* **TO BE DONE**: Return only the number of lines that hold "joints".

* **GIVEN MATERIAL**:
• • • •

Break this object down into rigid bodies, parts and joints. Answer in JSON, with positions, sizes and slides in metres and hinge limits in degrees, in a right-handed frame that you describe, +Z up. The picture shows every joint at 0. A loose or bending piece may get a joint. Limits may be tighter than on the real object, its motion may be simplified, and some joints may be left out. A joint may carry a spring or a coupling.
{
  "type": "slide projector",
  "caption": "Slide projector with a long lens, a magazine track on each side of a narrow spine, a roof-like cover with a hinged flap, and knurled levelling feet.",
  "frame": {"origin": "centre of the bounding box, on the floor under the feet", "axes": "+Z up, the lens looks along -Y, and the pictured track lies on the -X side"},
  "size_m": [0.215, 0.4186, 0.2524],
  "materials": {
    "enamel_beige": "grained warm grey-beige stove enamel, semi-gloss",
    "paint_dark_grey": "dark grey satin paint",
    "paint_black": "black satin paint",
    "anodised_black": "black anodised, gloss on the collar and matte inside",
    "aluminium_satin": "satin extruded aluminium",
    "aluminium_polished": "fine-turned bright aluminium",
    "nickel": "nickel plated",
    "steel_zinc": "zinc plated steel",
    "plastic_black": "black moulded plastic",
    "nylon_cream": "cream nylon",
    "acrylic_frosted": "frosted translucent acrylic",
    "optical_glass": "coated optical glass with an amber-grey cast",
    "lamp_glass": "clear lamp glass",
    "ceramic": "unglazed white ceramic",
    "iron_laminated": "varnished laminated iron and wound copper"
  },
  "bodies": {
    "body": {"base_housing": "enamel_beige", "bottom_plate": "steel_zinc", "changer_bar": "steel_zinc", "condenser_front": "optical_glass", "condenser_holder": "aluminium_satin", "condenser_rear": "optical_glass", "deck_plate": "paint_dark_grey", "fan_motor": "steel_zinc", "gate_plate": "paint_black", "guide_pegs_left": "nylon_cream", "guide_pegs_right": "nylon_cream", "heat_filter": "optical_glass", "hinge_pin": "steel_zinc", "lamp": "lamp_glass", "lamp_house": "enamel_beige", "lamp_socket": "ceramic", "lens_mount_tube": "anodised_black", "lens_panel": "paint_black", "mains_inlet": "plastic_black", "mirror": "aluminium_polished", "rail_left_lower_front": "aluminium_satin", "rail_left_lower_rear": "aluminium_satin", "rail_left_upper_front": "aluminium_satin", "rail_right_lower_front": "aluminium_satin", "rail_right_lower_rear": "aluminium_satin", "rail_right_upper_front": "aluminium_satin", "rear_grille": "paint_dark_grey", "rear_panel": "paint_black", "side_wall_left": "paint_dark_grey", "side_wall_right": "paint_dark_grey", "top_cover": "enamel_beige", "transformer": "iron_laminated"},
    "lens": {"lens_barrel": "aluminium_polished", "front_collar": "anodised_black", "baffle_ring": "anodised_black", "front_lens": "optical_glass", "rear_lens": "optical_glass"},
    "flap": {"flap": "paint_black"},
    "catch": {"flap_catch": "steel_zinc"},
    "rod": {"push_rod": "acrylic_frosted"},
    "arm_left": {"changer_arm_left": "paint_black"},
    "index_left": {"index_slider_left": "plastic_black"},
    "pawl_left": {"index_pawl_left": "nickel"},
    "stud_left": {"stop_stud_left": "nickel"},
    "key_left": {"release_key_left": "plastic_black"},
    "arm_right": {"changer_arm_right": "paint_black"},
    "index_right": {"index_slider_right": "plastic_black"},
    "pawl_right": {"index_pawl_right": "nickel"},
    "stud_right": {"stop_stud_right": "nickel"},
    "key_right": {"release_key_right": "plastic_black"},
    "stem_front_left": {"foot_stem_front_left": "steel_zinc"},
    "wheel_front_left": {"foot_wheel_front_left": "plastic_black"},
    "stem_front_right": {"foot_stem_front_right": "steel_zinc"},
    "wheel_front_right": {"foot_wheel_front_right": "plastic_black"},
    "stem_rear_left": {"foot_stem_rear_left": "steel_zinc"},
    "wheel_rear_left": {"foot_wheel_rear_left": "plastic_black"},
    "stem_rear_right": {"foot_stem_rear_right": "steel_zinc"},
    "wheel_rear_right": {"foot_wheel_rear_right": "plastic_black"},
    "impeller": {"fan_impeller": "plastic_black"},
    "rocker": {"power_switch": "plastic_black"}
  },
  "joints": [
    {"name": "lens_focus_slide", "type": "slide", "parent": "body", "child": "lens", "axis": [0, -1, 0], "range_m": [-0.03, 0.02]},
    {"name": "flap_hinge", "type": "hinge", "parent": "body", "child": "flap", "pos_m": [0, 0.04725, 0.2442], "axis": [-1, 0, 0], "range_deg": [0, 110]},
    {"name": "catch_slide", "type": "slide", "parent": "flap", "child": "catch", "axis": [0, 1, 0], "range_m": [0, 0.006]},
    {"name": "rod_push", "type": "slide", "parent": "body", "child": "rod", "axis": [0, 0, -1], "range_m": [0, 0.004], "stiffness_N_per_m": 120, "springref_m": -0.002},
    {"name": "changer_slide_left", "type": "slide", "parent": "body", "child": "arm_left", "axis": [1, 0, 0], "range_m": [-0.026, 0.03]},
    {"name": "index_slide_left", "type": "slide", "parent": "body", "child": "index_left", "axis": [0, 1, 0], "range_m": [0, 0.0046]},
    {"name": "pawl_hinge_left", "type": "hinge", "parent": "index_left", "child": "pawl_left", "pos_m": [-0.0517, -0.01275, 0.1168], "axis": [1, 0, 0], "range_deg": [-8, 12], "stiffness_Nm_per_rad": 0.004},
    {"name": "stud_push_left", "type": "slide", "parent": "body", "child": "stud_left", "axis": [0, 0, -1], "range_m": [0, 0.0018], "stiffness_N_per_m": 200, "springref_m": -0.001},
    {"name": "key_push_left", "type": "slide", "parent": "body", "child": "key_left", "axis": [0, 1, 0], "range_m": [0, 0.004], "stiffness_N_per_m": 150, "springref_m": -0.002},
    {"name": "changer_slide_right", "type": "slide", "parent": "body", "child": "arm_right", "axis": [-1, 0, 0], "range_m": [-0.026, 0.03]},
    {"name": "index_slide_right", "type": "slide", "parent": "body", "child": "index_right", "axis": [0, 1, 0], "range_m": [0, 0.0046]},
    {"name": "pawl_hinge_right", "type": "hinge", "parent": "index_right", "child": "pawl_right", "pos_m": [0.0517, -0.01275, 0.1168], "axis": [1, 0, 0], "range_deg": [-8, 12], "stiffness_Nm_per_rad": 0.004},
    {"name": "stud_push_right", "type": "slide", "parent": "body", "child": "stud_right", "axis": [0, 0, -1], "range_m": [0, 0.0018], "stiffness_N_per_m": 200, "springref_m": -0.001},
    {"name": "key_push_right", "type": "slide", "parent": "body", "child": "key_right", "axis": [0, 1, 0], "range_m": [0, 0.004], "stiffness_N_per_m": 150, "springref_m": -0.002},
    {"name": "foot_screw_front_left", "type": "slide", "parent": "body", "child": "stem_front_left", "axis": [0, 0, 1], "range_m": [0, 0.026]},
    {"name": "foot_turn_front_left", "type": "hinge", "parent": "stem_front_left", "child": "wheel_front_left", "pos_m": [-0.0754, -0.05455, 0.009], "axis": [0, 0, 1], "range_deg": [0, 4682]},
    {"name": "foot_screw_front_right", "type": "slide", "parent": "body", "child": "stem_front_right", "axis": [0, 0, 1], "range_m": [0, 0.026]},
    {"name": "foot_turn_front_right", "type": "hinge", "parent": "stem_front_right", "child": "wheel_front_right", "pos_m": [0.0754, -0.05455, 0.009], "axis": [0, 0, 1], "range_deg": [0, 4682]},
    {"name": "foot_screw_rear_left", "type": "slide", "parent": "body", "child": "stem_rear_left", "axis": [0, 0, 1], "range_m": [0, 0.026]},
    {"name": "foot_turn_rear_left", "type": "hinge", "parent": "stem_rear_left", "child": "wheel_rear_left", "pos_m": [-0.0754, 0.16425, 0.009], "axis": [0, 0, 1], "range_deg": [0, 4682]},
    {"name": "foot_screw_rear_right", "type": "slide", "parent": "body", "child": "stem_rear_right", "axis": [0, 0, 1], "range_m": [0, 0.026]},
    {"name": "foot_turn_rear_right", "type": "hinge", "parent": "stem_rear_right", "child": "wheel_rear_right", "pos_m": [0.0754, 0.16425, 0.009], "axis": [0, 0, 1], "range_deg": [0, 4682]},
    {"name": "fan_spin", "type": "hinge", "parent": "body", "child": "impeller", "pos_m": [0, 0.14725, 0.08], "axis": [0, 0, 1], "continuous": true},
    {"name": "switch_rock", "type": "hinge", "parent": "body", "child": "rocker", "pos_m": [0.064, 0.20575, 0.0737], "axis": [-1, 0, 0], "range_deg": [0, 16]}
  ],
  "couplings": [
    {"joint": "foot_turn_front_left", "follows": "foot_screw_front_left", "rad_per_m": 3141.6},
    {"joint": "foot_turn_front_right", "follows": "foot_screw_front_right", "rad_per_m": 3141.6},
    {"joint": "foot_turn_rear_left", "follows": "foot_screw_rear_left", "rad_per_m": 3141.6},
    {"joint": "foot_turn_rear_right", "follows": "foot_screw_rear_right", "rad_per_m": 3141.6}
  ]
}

• • • •

* **RESULT OF THE EXERCISE**: 2